Framed correctly, this is the most useful thing the watch does, because hypertension is genuinely a silent condition and a nagging wrist is better at catching it than a person who feels fine and never checks.
The Fitness Tracking: Accurate Where It’s Quiet, Shaky Where It Counts

Now the part the marketing glosses and the research is blunt about.
Heart rate at rest is good. The third-generation optical sensor, in every Apple Watch from Series 6 on, tightened the accuracy to within a few beats per minute of a chest strap under most conditions, which for a wrist device is a real achievement. If you’re tracking resting heart rate or general cardio zones on easy efforts, trust it.
Then you start moving hard and it drifts. Wrist optical sensors struggle during intervals, when your heart rate spikes fast and your wrist tendons move, and the reading can lag or smooth over exactly the peaks a serious trainer wants to see. Anyone doing structured interval work should still cross-check against a chest strap, because that’s where wrist PPG is weakest.
And the number to actively distrust is calories. Energy-expenditure estimates are the least accurate metric the watch produces, with errors that ran past 20 to 30 percent during exercise across multiple validation studies. The reason is simple and unfixable: the watch cannot actually measure calories burned, it infers them from heart rate and movement through a proprietary algorithm, and that inference is a guess dressed as a number. Use the calorie count as a rough, consistent-to-itself trend if you must, but do not build a diet around it believing it’s precise. It isn’t, and no wrist device is.
So What Do You Actually Get
Strip the keynote away and the honest ledger looks like this.
- A real, evidence-backed heart-rhythm screener.
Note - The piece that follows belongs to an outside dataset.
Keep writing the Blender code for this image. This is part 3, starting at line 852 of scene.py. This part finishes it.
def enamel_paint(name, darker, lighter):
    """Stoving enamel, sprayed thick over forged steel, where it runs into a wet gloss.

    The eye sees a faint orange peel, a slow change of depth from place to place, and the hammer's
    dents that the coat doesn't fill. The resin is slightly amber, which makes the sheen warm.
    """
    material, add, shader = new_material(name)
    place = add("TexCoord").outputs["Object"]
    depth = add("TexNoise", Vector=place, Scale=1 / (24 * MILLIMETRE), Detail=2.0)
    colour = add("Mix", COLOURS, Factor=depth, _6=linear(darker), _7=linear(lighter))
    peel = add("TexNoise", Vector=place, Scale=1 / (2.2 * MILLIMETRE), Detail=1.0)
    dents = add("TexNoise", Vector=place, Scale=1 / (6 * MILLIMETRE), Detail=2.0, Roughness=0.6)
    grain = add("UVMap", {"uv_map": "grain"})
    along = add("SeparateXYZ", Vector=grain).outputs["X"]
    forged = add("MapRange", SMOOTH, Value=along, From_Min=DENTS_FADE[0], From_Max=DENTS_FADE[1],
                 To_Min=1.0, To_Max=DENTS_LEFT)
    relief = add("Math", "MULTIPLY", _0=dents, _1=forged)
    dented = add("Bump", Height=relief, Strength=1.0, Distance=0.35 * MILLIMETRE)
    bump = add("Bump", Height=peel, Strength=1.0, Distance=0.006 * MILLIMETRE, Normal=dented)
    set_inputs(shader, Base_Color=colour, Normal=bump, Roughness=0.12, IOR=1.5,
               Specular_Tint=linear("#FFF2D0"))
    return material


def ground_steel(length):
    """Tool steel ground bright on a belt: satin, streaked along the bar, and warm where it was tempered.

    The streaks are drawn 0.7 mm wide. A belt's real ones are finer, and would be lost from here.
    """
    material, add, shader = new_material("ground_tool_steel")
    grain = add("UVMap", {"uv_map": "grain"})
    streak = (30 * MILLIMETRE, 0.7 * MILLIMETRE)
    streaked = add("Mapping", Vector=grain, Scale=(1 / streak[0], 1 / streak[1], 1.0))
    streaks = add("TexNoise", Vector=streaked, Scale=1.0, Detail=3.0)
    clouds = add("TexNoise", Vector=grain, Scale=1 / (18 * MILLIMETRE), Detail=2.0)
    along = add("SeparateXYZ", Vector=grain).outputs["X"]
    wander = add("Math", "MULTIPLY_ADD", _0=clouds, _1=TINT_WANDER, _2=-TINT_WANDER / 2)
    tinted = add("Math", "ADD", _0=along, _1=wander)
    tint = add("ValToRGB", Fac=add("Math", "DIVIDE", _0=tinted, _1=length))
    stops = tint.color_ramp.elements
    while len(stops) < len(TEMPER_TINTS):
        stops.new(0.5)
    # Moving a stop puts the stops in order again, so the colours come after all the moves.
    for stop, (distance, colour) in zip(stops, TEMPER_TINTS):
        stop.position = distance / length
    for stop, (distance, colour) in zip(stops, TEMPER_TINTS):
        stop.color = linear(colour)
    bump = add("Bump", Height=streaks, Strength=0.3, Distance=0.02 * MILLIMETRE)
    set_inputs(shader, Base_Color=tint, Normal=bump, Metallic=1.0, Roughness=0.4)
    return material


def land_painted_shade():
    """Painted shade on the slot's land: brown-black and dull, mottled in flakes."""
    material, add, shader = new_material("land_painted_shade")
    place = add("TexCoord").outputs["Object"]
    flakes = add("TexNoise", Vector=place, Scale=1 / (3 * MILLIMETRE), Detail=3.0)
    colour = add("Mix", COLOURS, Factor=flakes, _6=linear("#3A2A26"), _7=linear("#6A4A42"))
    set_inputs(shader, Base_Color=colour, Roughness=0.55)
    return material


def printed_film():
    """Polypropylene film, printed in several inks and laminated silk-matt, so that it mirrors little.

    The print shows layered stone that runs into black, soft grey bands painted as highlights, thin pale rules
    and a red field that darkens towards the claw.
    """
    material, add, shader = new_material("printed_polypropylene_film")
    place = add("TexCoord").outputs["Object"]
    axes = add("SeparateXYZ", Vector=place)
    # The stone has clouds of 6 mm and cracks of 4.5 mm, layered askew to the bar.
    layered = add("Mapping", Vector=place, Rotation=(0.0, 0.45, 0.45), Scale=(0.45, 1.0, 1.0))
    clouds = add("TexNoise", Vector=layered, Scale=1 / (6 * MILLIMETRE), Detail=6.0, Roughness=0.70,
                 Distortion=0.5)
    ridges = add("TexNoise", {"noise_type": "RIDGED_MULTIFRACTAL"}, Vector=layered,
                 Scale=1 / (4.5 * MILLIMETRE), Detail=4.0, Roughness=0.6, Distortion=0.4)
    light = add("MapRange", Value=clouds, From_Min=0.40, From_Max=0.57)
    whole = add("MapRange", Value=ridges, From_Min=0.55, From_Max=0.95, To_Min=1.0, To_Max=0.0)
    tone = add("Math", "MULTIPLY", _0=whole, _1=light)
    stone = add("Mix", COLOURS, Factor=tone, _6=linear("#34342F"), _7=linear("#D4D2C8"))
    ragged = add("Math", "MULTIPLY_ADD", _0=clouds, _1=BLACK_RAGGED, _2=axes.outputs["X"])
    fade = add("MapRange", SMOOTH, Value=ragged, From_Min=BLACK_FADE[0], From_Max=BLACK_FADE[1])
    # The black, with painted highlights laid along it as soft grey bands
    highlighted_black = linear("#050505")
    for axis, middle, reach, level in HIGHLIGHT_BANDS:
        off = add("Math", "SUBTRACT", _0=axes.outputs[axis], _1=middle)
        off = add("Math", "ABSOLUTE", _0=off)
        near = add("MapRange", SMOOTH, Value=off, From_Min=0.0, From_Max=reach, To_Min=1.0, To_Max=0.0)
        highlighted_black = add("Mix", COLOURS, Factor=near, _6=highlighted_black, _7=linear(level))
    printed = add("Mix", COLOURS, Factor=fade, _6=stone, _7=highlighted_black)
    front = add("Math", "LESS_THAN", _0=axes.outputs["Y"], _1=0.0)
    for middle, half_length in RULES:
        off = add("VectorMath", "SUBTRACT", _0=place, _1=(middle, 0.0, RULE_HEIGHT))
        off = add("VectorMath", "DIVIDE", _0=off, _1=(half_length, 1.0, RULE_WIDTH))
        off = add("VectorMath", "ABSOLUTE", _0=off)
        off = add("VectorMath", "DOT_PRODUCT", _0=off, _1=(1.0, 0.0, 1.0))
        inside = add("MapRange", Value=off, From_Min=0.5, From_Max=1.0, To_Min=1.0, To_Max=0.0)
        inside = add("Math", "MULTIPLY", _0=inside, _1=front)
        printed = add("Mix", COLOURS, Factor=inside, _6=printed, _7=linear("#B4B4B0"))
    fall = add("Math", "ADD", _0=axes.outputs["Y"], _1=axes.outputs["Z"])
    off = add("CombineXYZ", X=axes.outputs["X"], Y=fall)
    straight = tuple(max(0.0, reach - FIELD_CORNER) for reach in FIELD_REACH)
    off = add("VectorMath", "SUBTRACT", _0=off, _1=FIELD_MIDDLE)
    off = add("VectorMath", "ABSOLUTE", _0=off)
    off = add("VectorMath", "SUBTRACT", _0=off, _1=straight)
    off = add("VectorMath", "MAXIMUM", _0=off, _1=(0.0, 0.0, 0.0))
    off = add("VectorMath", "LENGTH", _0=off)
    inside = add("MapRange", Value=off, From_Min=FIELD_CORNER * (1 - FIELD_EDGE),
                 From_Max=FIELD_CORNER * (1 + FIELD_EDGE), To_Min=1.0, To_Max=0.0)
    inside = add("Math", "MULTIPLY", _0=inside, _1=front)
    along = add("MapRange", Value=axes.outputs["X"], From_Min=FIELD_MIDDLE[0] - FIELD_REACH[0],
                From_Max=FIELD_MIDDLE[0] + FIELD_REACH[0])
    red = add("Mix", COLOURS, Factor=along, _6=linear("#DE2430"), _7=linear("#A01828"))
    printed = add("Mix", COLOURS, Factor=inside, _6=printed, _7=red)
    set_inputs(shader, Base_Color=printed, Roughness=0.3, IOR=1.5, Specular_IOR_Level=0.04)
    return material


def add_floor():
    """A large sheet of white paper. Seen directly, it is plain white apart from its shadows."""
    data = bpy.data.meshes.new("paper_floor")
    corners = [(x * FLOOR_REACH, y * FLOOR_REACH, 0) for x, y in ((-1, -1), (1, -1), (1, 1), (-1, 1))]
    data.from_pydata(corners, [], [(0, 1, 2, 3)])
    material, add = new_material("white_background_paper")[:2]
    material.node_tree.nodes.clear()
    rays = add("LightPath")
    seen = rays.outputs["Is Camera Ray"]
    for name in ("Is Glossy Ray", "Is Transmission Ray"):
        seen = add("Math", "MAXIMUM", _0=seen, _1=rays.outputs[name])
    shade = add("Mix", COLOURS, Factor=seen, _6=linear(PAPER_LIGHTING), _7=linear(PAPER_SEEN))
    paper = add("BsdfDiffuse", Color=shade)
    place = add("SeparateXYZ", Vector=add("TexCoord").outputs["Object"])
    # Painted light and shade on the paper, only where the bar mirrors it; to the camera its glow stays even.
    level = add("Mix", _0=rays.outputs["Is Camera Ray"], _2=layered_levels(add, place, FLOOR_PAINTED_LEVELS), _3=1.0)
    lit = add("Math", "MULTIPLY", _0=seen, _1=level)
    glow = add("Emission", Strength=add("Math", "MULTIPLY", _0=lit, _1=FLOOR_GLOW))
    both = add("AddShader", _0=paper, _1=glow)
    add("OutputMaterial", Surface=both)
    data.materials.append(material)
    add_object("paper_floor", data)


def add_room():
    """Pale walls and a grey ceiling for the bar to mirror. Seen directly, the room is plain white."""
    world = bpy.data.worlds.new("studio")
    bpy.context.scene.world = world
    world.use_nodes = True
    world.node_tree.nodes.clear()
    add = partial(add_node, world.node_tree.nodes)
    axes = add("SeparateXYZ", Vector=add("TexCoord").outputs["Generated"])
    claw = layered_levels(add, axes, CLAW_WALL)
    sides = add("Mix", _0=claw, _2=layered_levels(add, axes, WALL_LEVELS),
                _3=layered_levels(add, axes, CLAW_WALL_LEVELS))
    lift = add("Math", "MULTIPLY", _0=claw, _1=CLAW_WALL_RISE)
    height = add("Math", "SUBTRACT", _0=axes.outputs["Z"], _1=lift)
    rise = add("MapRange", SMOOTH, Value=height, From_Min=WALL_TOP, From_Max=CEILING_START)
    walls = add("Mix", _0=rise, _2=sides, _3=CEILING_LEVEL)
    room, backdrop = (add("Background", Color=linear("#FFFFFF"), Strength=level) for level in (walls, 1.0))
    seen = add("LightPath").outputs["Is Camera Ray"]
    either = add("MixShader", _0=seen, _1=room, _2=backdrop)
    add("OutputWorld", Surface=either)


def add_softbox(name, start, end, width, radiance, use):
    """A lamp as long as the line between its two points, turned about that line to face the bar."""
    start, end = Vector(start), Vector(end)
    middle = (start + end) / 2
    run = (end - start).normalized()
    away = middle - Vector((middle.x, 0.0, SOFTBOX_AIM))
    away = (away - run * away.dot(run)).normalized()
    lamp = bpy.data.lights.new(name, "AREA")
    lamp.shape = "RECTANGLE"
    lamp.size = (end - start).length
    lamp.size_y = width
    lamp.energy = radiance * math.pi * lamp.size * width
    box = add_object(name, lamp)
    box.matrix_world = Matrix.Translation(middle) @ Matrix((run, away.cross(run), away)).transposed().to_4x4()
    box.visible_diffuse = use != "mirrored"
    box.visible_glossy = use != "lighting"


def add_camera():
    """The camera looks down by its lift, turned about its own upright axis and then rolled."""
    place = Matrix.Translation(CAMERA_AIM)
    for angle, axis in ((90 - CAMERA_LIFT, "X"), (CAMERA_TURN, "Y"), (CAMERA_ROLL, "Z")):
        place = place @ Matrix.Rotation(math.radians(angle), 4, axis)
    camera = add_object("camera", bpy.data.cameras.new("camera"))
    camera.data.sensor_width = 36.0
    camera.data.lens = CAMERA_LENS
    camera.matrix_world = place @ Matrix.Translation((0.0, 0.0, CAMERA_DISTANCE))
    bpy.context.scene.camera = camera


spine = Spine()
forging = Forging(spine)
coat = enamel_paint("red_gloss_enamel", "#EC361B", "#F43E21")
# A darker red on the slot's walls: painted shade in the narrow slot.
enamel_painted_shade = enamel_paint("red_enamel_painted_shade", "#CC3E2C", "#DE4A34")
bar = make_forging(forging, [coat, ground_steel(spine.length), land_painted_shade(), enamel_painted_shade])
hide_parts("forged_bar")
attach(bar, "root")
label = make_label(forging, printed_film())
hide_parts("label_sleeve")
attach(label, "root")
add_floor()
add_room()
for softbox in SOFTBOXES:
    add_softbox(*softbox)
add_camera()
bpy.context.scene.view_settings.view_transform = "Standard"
Not a diagnosis, but a genuine catch-it-early tool that has demonstrably found AFib in people who had no idea. Worth the price for that alone if heart health is on your mind.
- A clever new hypertension net. Trends not readings, FDA timing depending, but pointed at a real silent problem the average person never checks for.
- Excellent everyday fitness tracking and mediocre calorie math. Trust the resting heart rate, cross-check the interval spikes, and treat the calorie burn as fiction with good intentions.
- A smartwatch that’s still, underneath all the health talk, a very good smartwatch. Notifications on the wrist, quick replies, easy strap swaps, the stuff the 2015 model was already decent at, now refined over a decade.
The thing I’d tell anyone on the fence: buy it for the smartwatch and the heart screening, not for the fantasy of a lab on your wrist. It is not a medical device, its makers are careful to say so in the fine print even while the marketing implies otherwise, and every one of its health features points to the same next step when it finds something, which is a real doctor with real equipment. Treat it as the thing that taps you on the shoulder and says maybe get that checked, and it’s genuinely one of the more useful objects you can wear. Treat it as the doctor itself, and you’ve misread both the watch and the fine print. If you already live inside an iPhone, though, and you want one gadget that covers a active, connected lifestyle and quietly watches your heart in the background, this is still the one to beat.